Technically — it is a unit of scheduling on the CPU (CPU scheduling entity). Each thread has:

  1. Its own register context (CPU register values, including stack pointer SP and instruction pointer IP).
  2. Its own call stack (but within the process's address space).
  3. Priority and scheduler state (running, waiting, ready).

The key point: Threads of the same process share the entire address space and resources from the list above. They share the heap, files, global variables.

Analogy

Imagine a computer with virtualization:

  • Process is a virtual machine (VM). It has its own virtual memory, its own virtual disks, its own network interfaces.
  • Thread is a virtual CPU core (vCPU) inside this VM. Several vCPUs work inside one VM, sharing all its resources.

2.2 Best-Fit (Best Suitable)

function BEST_FIT(F, n):
    best = NULL
    min_waste =    for each B in F:
        if size(B) ≥ n:
            waste = size(B) - n
            if waste < min_waste:
                min_waste = waste
                best = B
    return best

Worst-case theorem: Best-Fit minimizes external fragmentation in a static scenario, but:

  • Search complexity: O(m)
  • Creates the maximum number of residual blocks of minimal size

2.3 Worst-Fit (Worst Suitable)

function WORST_FIT(F, n):
    worst = NULL
    max_size = 0
    for each B in F:
        if size(B) ≥ n and size(B) > max_size:
            max_size = size(B)
            worst = B
    return worst

Invariant: Aims to leave large free blocks, which theoretically reduces the probability of allocation failure for large requests

Chunks/Arenas

1. Chunk — atomic unit of management

A chunk is not just a "piece of memory". It is a container with metadata, a unit of allocation and deallocation.

Chunk structure (using dlmalloc/ptmalloc as an example):

+----------------+ <-- Pointer returned to user (mem)
| size (with     |
| flags)         |   <-- Header (metadata). Hidden from user.
+----------------+ <-- Pointer managed by allocator (chunk)
| User data      |
| (user memory)  |
| ...            |
+----------------+
| size (with     |
| flags)         |   <-- Footer (only for free chunks)
+----------------+

Footer in the context of a memory manager is an additional metadata block placed at the end of a chunk (memory block).

Key features:

  • Size is stored in the header together with flags (for example, bit P — previous chunk is free, bit M — allocated via mmap, bit A — belongs to non-main arena).
  • Alignment: The chunk address is aligned (usually to 8/16 bytes). The user pointer (mem) is offset relative to it.
  • Boundary tags: Size is stored at the beginning and end of the chunk. Why at the end? So that during deallocation, having a pointer to the previous chunk, its size can be determined and checked if it's free — for coalescence.
  • In a free chunk, the "user data" field is used to store fd (forward) and bk (backward) pointers in a doubly linked list of free chunks of the corresponding size (bin).

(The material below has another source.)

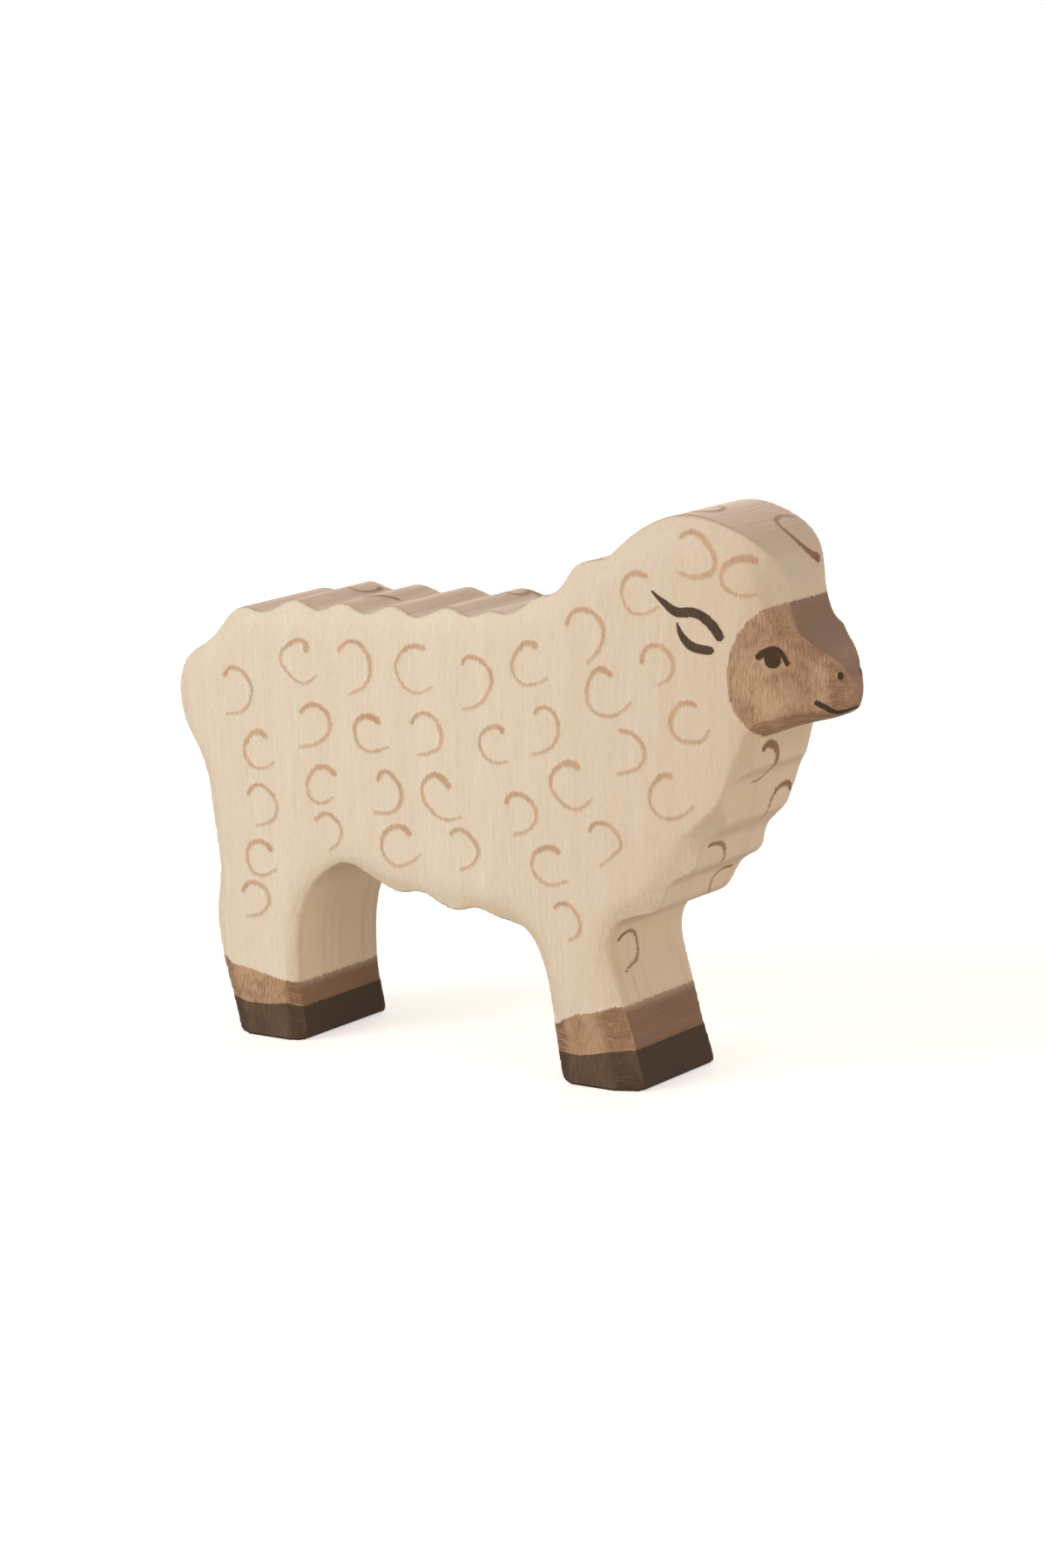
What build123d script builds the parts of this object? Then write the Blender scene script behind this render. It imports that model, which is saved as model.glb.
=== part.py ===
from build123d import *
import math
import os

# A standing sheep cut from one board of pale wood, then stained and painted by hand.
# +X points to the nose, Y runs through the board, Z is up, and z = 0 is the floor below the feet.
# Points of the outline are shares of the body's length and height, read off the side view.
# Thin coats of stain and paint lie on the wood, each of them a solid of its own.

body_length = 117.5
body_height = 90.0
board_thickness = 25.0
coat_thickness = 0.15

# The feet: rounded corners, and the paint ends just above the sole.
heel_radius = 1.7
toe_radius = 0.9
sole_margin = 0.5

# The sanded rim: how far each slope is carried outward from the flat side.
rim_reach = 6.5

# Brush strokes: the wool curls, the ear, the eyelid and the mouth.
curl_width = 6.0
curl_height = 6.6
curl_start_width = 1.15
curl_end_width = 0.45
ear_start_width = 0.3
ear_end_width = 1.2
lid_width = 0.7
pupil_width = 2.1
pupil_height = 3.3
nostril_width = 1.6
nostril_gap = 6.0
mouth_width = 0.5

# Outline from the rear heel over the rump, back and head to the throat.
back_shares = [
    (-0.401, 0.000), (-0.422, 0.097), (-0.437, 0.171), (-0.441, 0.222), (-0.434, 0.294), (-0.438, 0.337),
    (-0.447, 0.394), (-0.452, 0.439), (-0.462, 0.493), (-0.489, 0.553), (-0.500, 0.611), (-0.488, 0.667),
    (-0.450, 0.702), (-0.428, 0.732), (-0.411, 0.758), (-0.390, 0.769), (-0.358, 0.764), (-0.310, 0.790),
    (-0.270, 0.777), (-0.234, 0.793), (-0.192, 0.780), (-0.155, 0.797), (-0.111, 0.783), (-0.066, 0.805),
    (-0.028, 0.794), (0.004, 0.807), (0.028, 0.804), (0.056, 0.823), (0.076, 0.839), (0.098, 0.847),
    (0.113, 0.868), (0.127, 0.894), (0.146, 0.907), (0.180, 0.919), (0.197, 0.938), (0.229, 0.972),
    (0.263, 0.993), (0.297, 1.000), (0.334, 0.991), (0.371, 0.972), (0.396, 0.948), (0.410, 0.924),
    (0.420, 0.889), (0.424, 0.862), (0.427, 0.840), (0.438, 0.816), (0.458, 0.790), (0.477, 0.769),
    (0.492, 0.744), (0.500, 0.718), (0.497, 0.693), (0.486, 0.674), (0.454, 0.660), (0.391, 0.631),
]

# From the throat down the chest to the front toe.
chest_shares = [
    (0.391, 0.631), (0.387, 0.603), (0.381, 0.576), (0.367, 0.559), (0.357, 0.540), (0.353, 0.511),
    (0.351, 0.484), (0.341, 0.468), (0.328, 0.453), (0.318, 0.436), (0.314, 0.417), (0.308, 0.397),
    (0.294, 0.384), (0.278, 0.371), (0.268, 0.351), (0.259, 0.326), (0.243, 0.311), (0.216, 0.301),
    (0.197, 0.288), (0.186, 0.269), (0.182, 0.244), (0.192, 0.189), (0.211, 0.114), (0.238, 0.000),
]

# From the front heel along the belly to the rear toe.
belly_shares = [
    (0.118, 0.000), (0.106, 0.056), (0.098, 0.117), (0.089, 0.181), (0.075, 0.227), (0.056, 0.258),
    (0.028, 0.267), (0.004, 0.273), (-0.020, 0.283), (-0.054, 0.273), (-0.080, 0.283), (-0.108, 0.299),
    (-0.139, 0.292), (-0.171, 0.303), (-0.197, 0.319), (-0.226, 0.332), (-0.258, 0.314), (-0.286, 0.276),
    (-0.302, 0.228), (-0.308, 0.161), (-0.306, 0.094), (-0.292, 0.000),
]

# Edge of the flat side, once round the body from the rear heel, and below the floor at the feet.
# Each row also holds the rim's slope (depth for run) and its share of the rim's reach.
rim_shares = [
    (-0.389, 0.033, 0.5, 1), (-0.408, 0.111, 0.5, 1), (-0.420, 0.194, 0.5, 1), (-0.418, 0.267, 0.5, 1),
    (-0.423, 0.367, 0.45, 1), (-0.437, 0.472, 0.45, 1), (-0.467, 0.544, 0.45, 1), (-0.477, 0.606, 0.45, 1),
    (-0.459, 0.659, 0.4, 1), (-0.425, 0.698, 0.4, 1), (-0.392, 0.737, 0.42, 1), (-0.316, 0.749, 0.4, 1),
    (-0.214, 0.760, 0.42, 1), (-0.111, 0.772, 0.5, 1), (-0.009, 0.784, 0.5, 1), (0.067, 0.799, 0.3, 0.9),
    (0.123, 0.824, 0.3, 0.9), (0.169, 0.870, 0.3, 0.9), (0.220, 0.913, 0.32, 1), (0.276, 0.942, 0.43, 1),
    (0.327, 0.936, 0.52, 1), (0.365, 0.906, 0.8, 1), (0.387, 0.853, 1.55, 1), (0.404, 0.794, 1.5, 1),
    (0.440, 0.742, 1.15, 1), (0.459, 0.707, 1.1, 1), (0.427, 0.680, 1, 0.8), (0.384, 0.669, 1.2, 0.6),
    (0.370, 0.628, 1.6, 0.6), (0.359, 0.578, 1.5, 0.9), (0.346, 0.527, 1.25, 1), (0.317, 0.484, 1.1, 1),
    (0.283, 0.444, 0.55, 1), (0.239, 0.362, 0.54, 0.9), (0.203, 0.329, 0.5, 0.75), (0.176, 0.298, 0.48, 0.75),
    (0.163, 0.244, 0.48, 0.75), (0.164, 0.189, 0.46, 0.9), (0.169, 0.150, 0.45, 1), (0.191, 0.050, 0.5, 1),
    (0.195, -0.044, 0.5, 1), (0.165, -0.072, 0.5, 1), (0.140, -0.044, 0.5, 1), (0.129, 0.050, 0.45, 1),
    (0.117, 0.139, 0.45, 1), (0.098, 0.228, 0.43, 1), (0.059, 0.292, 0.4, 1), (-0.005, 0.313, 0.42, 1),
    (-0.060, 0.319, 0.32, 1), (-0.134, 0.324, 0.44, 1), (-0.180, 0.338, 0.45, 1), (-0.224, 0.351, 0.5, 0.9),
    (-0.276, 0.313, 0.6, 0.9), (-0.314, 0.244, 0.6, 0.9), (-0.323, 0.144, 0.65, 1), (-0.318, 0.056, 0.65, 1),
    (-0.324, -0.044, 0.5, 1), (-0.351, -0.072, 0.5, 1), (-0.379, -0.044, 0.5, 1),
]
rim_rows_per_face = 9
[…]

2. Arena — memory domain for parallelism

An arena is an isolated memory pool (a set of chunks) managed by its own set of data structures (binned heaps, lists).

The problem that arenas solve:

In traditional malloc with a single global heap all threads synchronize on one lock. Thread 1 allocates memory → acquires the global mutex → threads 2, 3, ... wait → contention, performance degradation.

Solution: Split the heap into independent arenas. Threads working with different arenas do not interfere with each other.

Arena architecture (as in glibc's ptmalloc):

+---------------------+      +---------------------+
|   Main Arena        |      |   Arena 1           |
|  (Main Arena)       |      |  (Non-Main Arena)   |
|                     |      |                     |
|  +--------------+   |      |  +--------------+   |
|  | Heap         |   |      |  | Heap         |   |
|  | (sbrk/mmap)  |   |      |  |   (only      |   |
|  +--------------+   |      |  |    mmap)     |   |
|  | Binlists     |   |      |  +--------------+   |
|  | (bins)       |   |      |  | Binlists     |   |
|  +--------------+   |      |  | (bins)       |   |
|  | Mutex        |   |      |  +--------------+   |
|  | (lock)       |   |      |  | Mutex        |   |
|  +--------------+   |      |  | (lock)       |   |
+---------------------+      +---------------------+
         ^                              ^
         | (thread 1)                   | (thread 2)
  • Main Arena: The only one that uses sbrk() to expand the heap. Always exists.
  • Non-Main Arenas: Created as needed. Each is an independent memory region obtained via mmap() (usually 1MB or more).
  • Each arena has:
    • Its own heap (one or several mmap regions).
    • Its own binlists (arrays of free chunk lists sorted by size: fast bins, small bins, large bins, unsorted bin).
    • Its own mutex.

Strategy for distributing threads across arenas:

  1. On the first memory allocation in a thread, malloc() tries to find a free (unlocked) arena and bind the thread to it.
  2. If there are no free arenas — a new one is created.
  3. Subsequently, the thread when possible uses "its" arena, minimizing contention.
  4. But if there is no free memory of the required size in "its" arena, the thread can steal memory from another arena (through global synchronization).

This is a trade-off: Complete isolation is impossible, as it would lead to inefficient memory use (one arena is full, another is empty). Therefore, there is periodic rebalancing.